▶ _GOAL_: Give the lines of the material verbatim, from the first line to the line with "self.count += 2 * size", including both.

* BEGIN *

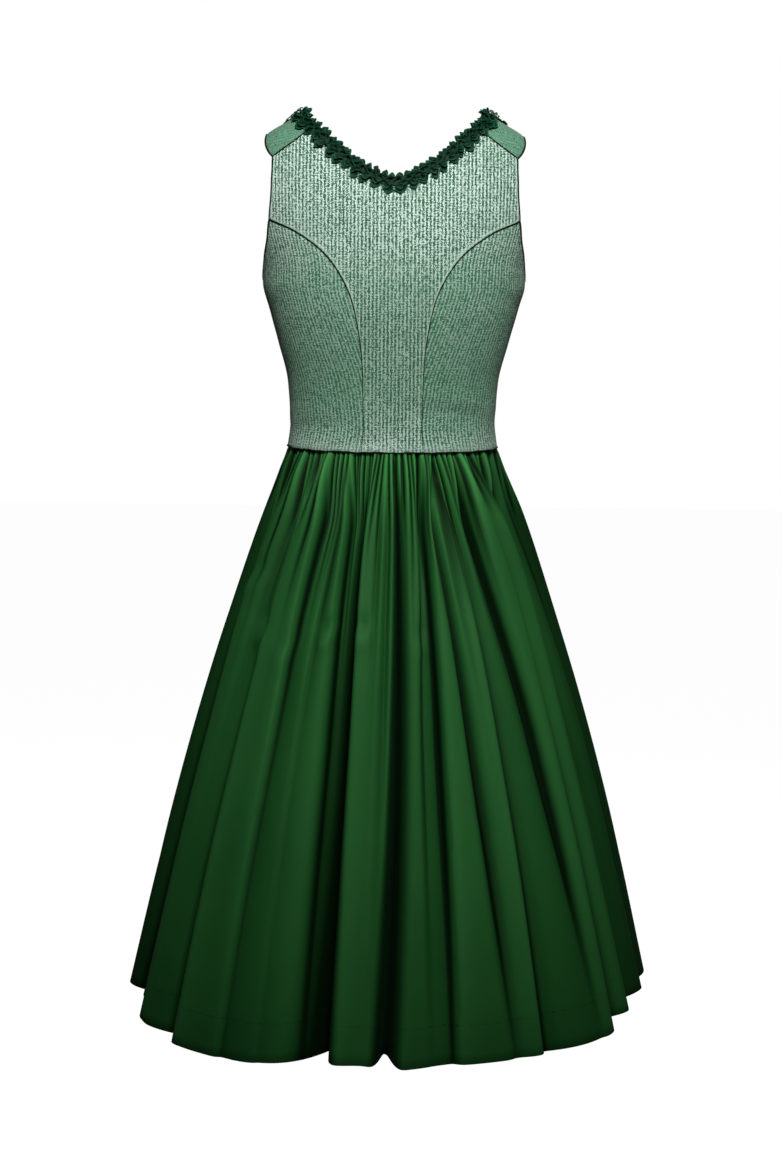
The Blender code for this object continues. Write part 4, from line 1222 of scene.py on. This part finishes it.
class Trim:
    """Collects the ribbon's surfaces, placed by distance along the neckline, across it and above it."""

    def __init__(self):
        self.at, self.spots, self.along, self.into, self.normals = neck_frames()
        self.points, self.faces, self.cloth, self.folds = [], [], [], []
        self.count = 0

    def place(self, run, across, above):
        shape = np.broadcast(run, across, above).shape
        run, across, above = (np.broadcast_to(x, shape).ravel() for x in (run, across, above))
        beyond = run - np.clip(run, self.at[0], self.at[-1])
        spot, into, normal, along = (
            read_line(values, self.at, run) for values in (self.spots, self.into, self.normals, self.along)
        )
        lift = BODICE_CLOTH / 2 + above
        moved = along * beyond[:, None] + into * across[:, None] + normal * lift[:, None]
        return (spot + moved).reshape(*shape, 3)

    def add_surface(self, grid, cloth, fold):
        """A thin two-sided piece of ribbon over a grid."""
        half = grid_normals(grid) * RIBBON_THICKNESS / 2
        rows, columns = grid.shape[:2]
        both = np.stack([grid + half, grid - half])
        layer = np.arange(rows * columns).reshape(rows, columns)
        outer = np.concatenate([strip_faces(layer[i], layer[i + 1]) for i in range(rows - 1)])
        size = rows * columns
        rims = [
            strip_faces(layer[0] + size, layer[0]), strip_faces(layer[-1], layer[-1] + size),
            strip_faces(layer[:, 0], layer[:, 0] + size), strip_faces(layer[:, -1] + size, layer[:, -1]),
        ]
        faces = np.concatenate([outer, outer[:, ::-1] + size, *rims])
        self.points.append(both.reshape(-1, 3))
        self.faces.append(faces + self.count)
        self.cloth.append(np.tile(cloth.reshape(-1, 2), (2, 1)))
        # each point's painted highlight, on both sides
        self.folds.append(np.tile(fold.ravel(), 2))
        self.count += 2 * size

    def petal(self, centre, side, start, length, width, tilt, cup, lean):
        """A cupped petal of ribbon: it leaves the stitched middle and stands up by its tilt."""
        out = np.linspace(0, 1, PETAL["rows"])[:, None]
        over = np.linspace(-1, 1, PETAL["columns"])[None, :]
        outline = PETAL["root"] + (1 - PETAL["root"]) * np.sin(out * math.pi * PETAL["swell"])
        x = outline * width / 2 * over * (1 - PETAL["pinch"] * over**2) + lean * out**1.4
        reach = start + length * out * (1 - PETAL["point"] * np.abs(over) ** 1.4 * out)

        rise = np.tan(tilt) * length * np.sin(out * math.pi * PETAL["arch"]) ** 1.2
        curl = cup * (PETAL["curl_at_root"] + (1 - PETAL["curl_at_root"]) * out) * over**2
        wave = PETAL["wave"] * np.sin(4.2 * over + 9 * lean / 0.002) * out
        z = PETAL["lift"] + np.minimum(rise * (1 - PETAL["flat_sides"] * over**2) + curl, TRIM_TOP) + wave
        grid = self.place(centre + x, TRIM_SET_BACK + side * reach, z)

        cloth = np.stack(np.broadcast_arrays(over * width / 2, reach), axis=-1)
        # painted highlight along the rim and the sides
        rim = PETAL["rim_light"] * np.clip((out - 1) / PETAL["rim"] + 1, 0, 1)
        fold = np.clip(rim + PETAL["side_light"] * np.abs(over) ** 10, 0, 1) * np.clip(0.20 + out, 0, 1)
        if side < 0:
            grid, cloth, fold = grid[:, ::-1], cloth[:, ::-1], fold[:, ::-1]
        self.add_surface(grid, cloth, fold)

    def turned_over(self, centre):
        """How much the ribbon turns over the front of the shoulder at a place along it: 0 to 1."""
        _, y, z = read_line(self.spots, self.at, np.array([centre]))[0]
        if y <= SHOULDER_TURN["front_of"]:
            return 0.0
        return math.exp(-(((z - RIDGE_NECK_Z) / SHOULDER_TURN["reach"]) ** 2))

    def rosette(self, centre, side, length, width, rng):
        """Petals nested in one another, open towards the outside, as a pinched pleat of ribbon opens.

        They are shorter and lie flatter where the ribbon turns over the front of the shoulder.
        """
        turned = self.turned_over(centre)
        length *= 1 - SHOULDER_TURN["shorter"] * turned
        flatter = 1 - SHOULDER_TURN["flatter"] * turned
        for row in rows_of(NESTED_COLUMNS, NESTED_PETALS):
            stray, longer, wider, steeper, cup, lean = (rng.uniform(*ends) for ends in PETAL_RANGES.values())
            narrower = PETAL_LEAST_WIDTH + (1 - PETAL_LEAST_WIDTH) * row["size"]
            self.petal(
                centre + stray, side, row["start"], length * row["size"] * longer, width * narrower * wider,
                row["tilt"] * flatter * steeper, cup, lean,
            )

    def strap(self, start, end, first, second, width, height):
        """A narrow fold of ribbon that runs slantwise over the middle from one pinch to the next."""
        along = np.linspace(0, 1, STRAP["steps"])[:, None]
        across = np.linspace(-1, 1, STRAP["columns"])[None, :]
        x = start + (end - start) * along
        y = TRIM_SET_BACK + first + (second - first) * (3 * along**2 - 2 * along**3) + across * width / 2
        bow = STRAP["low_ends"] + (1 - STRAP["low_ends"]) * np.sin(np.pi * along)
        z = height * bow - STRAP["rounded"] * across**2
        # painted highlight along the strap's edges
        fold = np.broadcast_to(0.05 + STRAP["edge_light"] * np.abs(across) ** 4, z.shape)
        cloth = np.stack(np.broadcast_arrays(across * width, along * STRAP["cut"]), axis=-1)
        self.add_surface(self.place(x, y, z), cloth, fold)

    def base(self):
        """The stitched-down middle of the ribbon, under the petals."""
        first, last = self.at[0] + BASE["end_gap"], self.at[-1] - BASE["end_gap"]
        run = np.linspace(first, last, BASE["steps"])[:, None]
        across = np.linspace(-1, 1, 7)[None, :] * BASE["half_width"]
        wave = BASE["wave"] * np.sin(run * 2 * math.pi / BASE["wave_length"])
        z = 0.0010 + wave * (1 - np.abs(across) / 0.008)
        cloth = np.stack(np.broadcast_arrays(across, run), axis=-1)
        self.add_surface(self.place(run, TRIM_SET_BACK + across, z), cloth, np.zeros(z.shape))


def make_trim(ribbon):
    """The whole trim: its middle, two rows of rosettes and the straps that cross between them."""
    trim = Trim()
    trim.base()
    rng = np.random.default_rng(21)
    total = trim.at[-1]

    def spaced(row):
        """Places along the neckline at a row's pitch, each a little astray."""
        count = int(round(total / row["pitch"]))
        return (np.arange(count) + 0.5) * total / count + rng.uniform(-row["stray"], row["stray"], count)

    for row in rows_of(ROSETTE_COLUMNS, ROSETTES):
        for centre in spaced(row):
            trim.rosette(centre, row["side"], rng.uniform(*row["length"]), rng.uniform(*row["width"]), rng)
    places = spaced(STRAPS)
    for step, (here, after) in enumerate(zip(places, places[1:])):
        swing = rng.uniform(*STRAPS["swing"]) * (1 if step % 2 else -1)
        back = swing * STRAPS["back_swing"]
        width, height = rng.uniform(*UPPER_STRAP["width"]), rng.uniform(*UPPER_STRAP["height"])
        trim.strap(here - 0.001, after + 0.002, -swing, back, width, height)
        if step % 3 != 2:
            width, height = rng.uniform(*LOWER_STRAP["width"]), rng.uniform(*LOWER_STRAP["height"])
            trim.strap(here, after + 0.001, back, -swing, width, height)
    make_piece(
        "neck_trim", np.concatenate(trim.points), np.concatenate(trim.faces), ribbon, "trim_ribbon",
        np.concatenate(trim.cloth), {"painted_ribbon_highlight": np.concatenate(trim.folds)},
    )


# ---------------------------------------------------------------------------------------------
# Piping
# ---------------------------------------------------------------------------------------------
def seam_spots(line, lift):
    return bodice_point(line[:, 0], line[:, 1]) + bodice_normal(line[:, 0], line[:, 1]) * lift


def cut_ends(line, start, end):
    run = run_length(line)
    return read_line(line, run, np.linspace(start, run[-1] - end, len(line)))


PIPING_LIFT = {"seam": 0.0003, "edge": 0.0002, "waist": 0.0004}
# how far each piping stops short of its seam's two ends
PIPING_ENDS = {"princess": (0.001, 0.001), "shoulder": (0.001, 0.012), "waist": (0.0006, 0.0006)}
WAIST_WAVES = ((0.0004, 0.047), (0.0003, 0.019))  # how high and how long the waist seam's uneven waves are


def make_piping(cord):
    """The piping in the princess and shoulder seams and round the armholes."""
    s = SEAMS
    front = s["front_underarm"][::-1][1:], s["front_armhole"][1:]
    armhole = np.vstack([s["back_armhole"][::-1], s["back_underarm"][1:], *front])
    on_seam = BODICE_CLOTH / 2 + PIPING_LIFT["seam"]
    for side, flip in (("right", np.array), ("left", mirrored)):
        princess = cut_ends(seam_spots(flip(s["back_princess"]), on_seam), *PIPING_ENDS["princess"])
        taper = np.linspace(PIPING["seam_end"], PIPING["seam"], len(princess))
        make_cord("princess_piping_" + side, princess, taper, cord)
        shoulder = cut_ends(seam_spots(flip(s["shoulder"]), on_seam), *PIPING_ENDS["shoulder"])
        make_cord("shoulder_piping_" + side, shoulder, PIPING["seam"], cord)
        edge = seam_spots(flip(armhole), PIPING_LIFT["edge"])
        make_cord("armhole_piping_" + side, edge, PIPING["edge"], cord)


def make_waist_piping(cord):
    """The piping round the waist; the seam isn't quite even."""
    s = SEAMS
    half = np.vstack([s["front_waist"], s["side_front_waist"][1:], s["side_back_waist"][::-1][1:]])
    line = np.vstack([half, s["back_waist"][::-1][1:], mirrored(half)[::-1][1:]])
    spots = seam_spots(line, BODICE_CLOTH / 2 + PIPING_LIFT["waist"])
    run = run_length(spots)
    for height, length in WAIST_WAVES:
        spots[:, 2] += height * np.sin(run * 2 * math.pi / length)
    make_cord("waist_piping", cut_ends(spots, *PIPING_ENDS["waist"]), PIPING["waist"], cord)


# ---------------------------------------------------------------------------------------------
# Camera, light and floor
# ---------------------------------------------------------------------------------------------
CAMERA = {"distance": 3.40, "height": -0.055, "pitch": 8.95, "roll": 0.55, "lens": 81.4, "sensor": 36}
FLOOR = {"z": -1.62, "half": 9.0, "shade": (0.16, 0.16, 0.16, 1), "glow": 0.97}
WORLD_LIGHT = 0.035
LIGHT_COLUMNS = ("name", "place", "target", "size", "power", "spread")
LIGHTS = (
    ("key", (0.12, -1.60, 1.00), (0, -0.1, 0.12), (0.7, 0.4), 17, 100),
    ("fill", (0.9, -2.6, 0.2), (0, 0, -0.3), (0.9, 0.9), 2.5, 180),
    ("behind", (0.5, 2.4, 1.1), (0, 0, -0.3), (1.0, 0.8), 24, 180),
    ("left side", (-2.6, 1.2, 0.8), (0, 0, -0.4), (0.8, 0.8), 1.2, 180),
    ("right side", (2.6, 1.2, 0.8), (0, 0, -0.4), (0.8, 0.8), 1.2, 180),
)
WHITE = (1, 1, 1, 1)


def make_camera():
    data = bpy.data.cameras.new("camera")
    data.lens, data.sensor_width = CAMERA["lens"], CAMERA["sensor"]
    camera = bpy.data.objects.new("camera", data)
    place = Matrix.Translation((0, -CAMERA["distance"], CAMERA["height"]))
    tilt = Matrix.Rotation(math.radians(90 - CAMERA["pitch"]), 4, "X")
    roll = Matrix.Rotation(math.radians(CAMERA["roll"]), 4, "Z")
    camera.matrix_world = place @ tilt @ roll
    bpy.context.scene.collection.objects.link(camera)
    bpy.context.scene.camera = camera


def make_light(name, place, target, size, power, spread):
    data = bpy.data.lights.new(name, "AREA")
    data.shape, data.energy, data.spread = "RECTANGLE", power, math.radians(spread)
    data.size, data.size_y = size
    light = bpy.data.objects.new(name, data)
    from_target = np.array(place, float) - np.array(target, float)
    yaw = math.atan2(from_target[0], -from_target[1])
    rise = math.atan2(from_target[2], math.hypot(from_target[0], from_target[1]))
    turn = Matrix.Rotation(yaw, 4, "Z") @ Matrix.Rotation(math.pi / 2 - rise, 4, "X")
    light.matrix_world = Matrix.Translation(place) @ turn
    bpy.context.scene.collection.objects.link(light)


def make_world():
    """The cloth is lit by a faint sky; the camera sees plain white behind it."""
    world = bpy.context.scene.world or bpy.data.worlds.new("world")
    bpy.context.scene.world = world
    world.use_nodes = True
    world.node_tree.nodes.clear()
    n = Nodes(world.node_tree)
    seen = n.add("ShaderNodeBackground", {"Color": WHITE, "Strength": 1.0})
    lit = n.add("ShaderNodeBackground", {"Color": WHITE, "Strength": WORLD_LIGHT})
    camera_ray = n.add("ShaderNodeLightPath").outputs["Is Camera Ray"]
    pick = n.add("ShaderNodeMixShader", {"Fac": camera_ray, 1: lit.outputs[0], 2: seen.outputs[0]})
    n.put(n.add("ShaderNodeOutputWorld").inputs["Surface"], pick.outputs[0])
    bpy.context.scene.view_settings.view_transform = "Standard"


def make_floor():
    material, n, shader = new_material("pale floor", 0.9, Base_Color=FLOOR["shade"], Emission_Color=WHITE)
    path = n.add("ShaderNodeLightPath")
    n.put(shader.inputs["Emission Strength"], n.times(path.outputs["Is Camera Ray"], FLOOR["glow"]))
    half, z = FLOOR["half"], FLOOR["z"]
    corners = [(-half, -half, z), (half, -half, z), (half, half, z), (-half, half, z)]
    mesh = bpy.data.meshes.new("floor")
    mesh.from_pydata(corners, [], [(0, 1, 2, 3)])
    mesh.materials.append(material)
    floor = bpy.data.objects.new("floor", mesh)
    bpy.context.scene.collection.objects.link(floor)


def main():
    make_camera()
    for row in rows_of(LIGHT_COLUMNS, LIGHTS):
        make_light(**row)
    make_world()
    make_floor()
    herringbone, slub, sateen = herringbone_material(), slub_material(), sateen_material()
    make_bodice(herringbone, slub)
    make_underlap(slub)
    make_skirt(sateen)
    make_trim(ribbon_material())
    cord = piping_material()
    make_piping(cord)
    make_waist_piping(cord)


main()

* END *

▶ _FULL OUTPUT_:
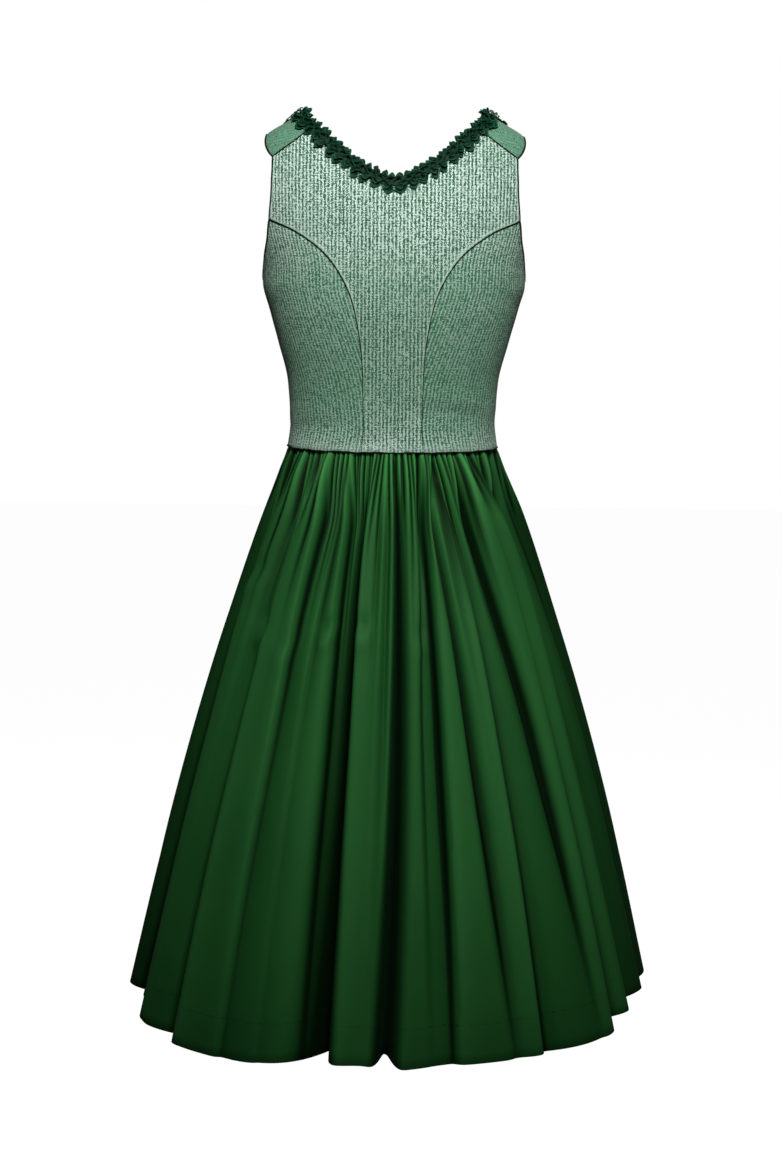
The Blender code for this object continues. Write part 4, from line 1222 of scene.py on. This part finishes it.
class Trim:
    """Collects the ribbon's surfaces, placed by distance along the neckline, across it and above it."""

    def __init__(self):
        self.at, self.spots, self.along, self.into, self.normals = neck_frames()
        self.points, self.faces, self.cloth, self.folds = [], [], [], []
        self.count = 0

    def place(self, run, across, above):
        shape = np.broadcast(run, across, above).shape
        run, across, above = (np.broadcast_to(x, shape).ravel() for x in (run, across, above))
        beyond = run - np.clip(run, self.at[0], self.at[-1])
        spot, into, normal, along = (
            read_line(values, self.at, run) for values in (self.spots, self.into, self.normals, self.along)
        )
        lift = BODICE_CLOTH / 2 + above
        moved = along * beyond[:, None] + into * across[:, None] + normal * lift[:, None]
        return (spot + moved).reshape(*shape, 3)

    def add_surface(self, grid, cloth, fold):
        """A thin two-sided piece of ribbon over a grid."""
        half = grid_normals(grid) * RIBBON_THICKNESS / 2
        rows, columns = grid.shape[:2]
        both = np.stack([grid + half, grid - half])
        layer = np.arange(rows * columns).reshape(rows, columns)
        outer = np.concatenate([strip_faces(layer[i], layer[i + 1]) for i in range(rows - 1)])
        size = rows * columns
        rims = [
            strip_faces(layer[0] + size, layer[0]), strip_faces(layer[-1], layer[-1] + size),
            strip_faces(layer[:, 0], layer[:, 0] + size), strip_faces(layer[:, -1] + size, layer[:, -1]),
        ]
        faces = np.concatenate([outer, outer[:, ::-1] + size, *rims])
        self.points.append(both.reshape(-1, 3))
        self.faces.append(faces + self.count)
        self.cloth.append(np.tile(cloth.reshape(-1, 2), (2, 1)))
        # each point's painted highlight, on both sides
        self.folds.append(np.tile(fold.ravel(), 2))
        self.count += 2 * size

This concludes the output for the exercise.